Can problems arise even in the best of relationships here at Disney?  Of course they can and do.  But, it is not in having the absence of problems, but in how we handle them, together.  Car manufacturers put their products under extreme stress conditions before introducing the final product to the public.  These events of extreme duress, reveal to them where the cracks and weak points are.  They then are able to reinforce these points of weakness, and produce a safe automobile for the public.  For our families, being in crowds numbering sometimes in the thousands can also be very stressful, but they also reveal to us the areas that need improving as well.

A princess wanted to meet the older brother as well.

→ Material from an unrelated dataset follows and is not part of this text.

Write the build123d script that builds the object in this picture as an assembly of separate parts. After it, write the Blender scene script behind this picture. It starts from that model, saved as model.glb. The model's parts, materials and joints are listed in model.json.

Last night when coming home on the bus I saw something that I had never seen before.  Almost everyone in front of me had a cell phone in his or her hand, and was either playing a game on it or texting someone.  No one was talking to each other!  They each were in their own worlds sitting next to one another and not sharing their joys, or for that matter, disappointments of the day.  Are we coming to a world that is so fractured that we cannot communicate with the person next to us?  Anne noticed before going into the Princess Dinner at the Norwegian restaurant, a family of 17 all waiting in line, either playing on their cells or texting, even grandma was playing a game on her cell.  No one was talking to each other!  Electronic devices are a wonderful tool, but are they revealing to us how fractured some of our families have become?  Obviously, they are not the cause, but only the symptom.  Does putting the cellphones down change our relationships, obviously not in the beginning, but it is a start to making positive changes.  Our relationships with our family and friends are very precious, we can’t let them go and not pay a price.  Places like Disney are not places to discover happiness; they are places to share happiness.  It is not in the event that brings joy and connectedness one to another, it is the time that we invest with one another.  Some of my most precious memories are not in places that are full of elaborate entertainment, but in a simple sandbox playing with our children, or on a crowded Disney bus.  Sitting there, listening to them share with you their dreams, concerns, and joys are memories one will never forget.